Too many shows just "end"; ie, get cancelled.
@phase5: Yeah, I know exactly what you mean. I've given up on Aussie FTA television, I occasionally tune in for things like Spicks & Specks or GNW, and just fire up the BitTARDIS for everything else.
I don't know what kind of ads you Yanks were running during the original broadcast of the finale, but it seemed like in Aus, they were geared specifically towards yanking you out of the story as much as humanly possibly.
Lets be fair, even if they didn't know where they were going, they aren't going to admit it, at least not for a very long while. I wasn't very taken with the finale. It was ok, but for me, too many unanswereds about the island rather than anything else. The personal journies were fine and I didn't mind that bit too much. I did find it odd though that the second time I watched it, I actually disliked it more, which wasn't my intention. Maybe I saw more flaws in it second time around! There have been worse finales at the end of the day, but there have certainly been better ones.
First of all it wasnt oceanic 815 flying over, and i don't see how having an afterlife is 'jumping the shark' if you will, especially since its always had huge references and themes of spirituality and religion and the fact the island has some sort of connection to it (spirits being trapped their, people being able to communicate with the dead)

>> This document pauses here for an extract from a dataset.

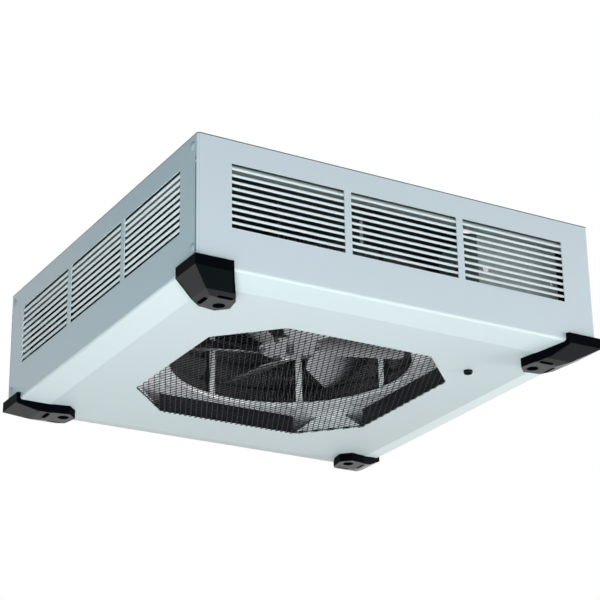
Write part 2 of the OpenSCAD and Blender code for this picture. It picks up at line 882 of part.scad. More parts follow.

There's no where near as many unanswered questions as some people think there are, the monster,whispers,dharma,jacob,adam and eve,the sickness,the statue,pregnancy issue,food drops,the island,the black rock,the numbers,the others were all answered and are all the important aspects of the show.
And it is a sci fi/fantasy so it should of been obvious there would be mystical or magical answers to some things.
I think alot of the hatred is by people who either didnt understand what had happened, weren't aware that some things had already been answered along time ago (polar bears),expected a scientific analysis for everything that happened, were expecting a reveal at the end like 'the island was a space ship' or it was all a virtual reality programmed by aliens.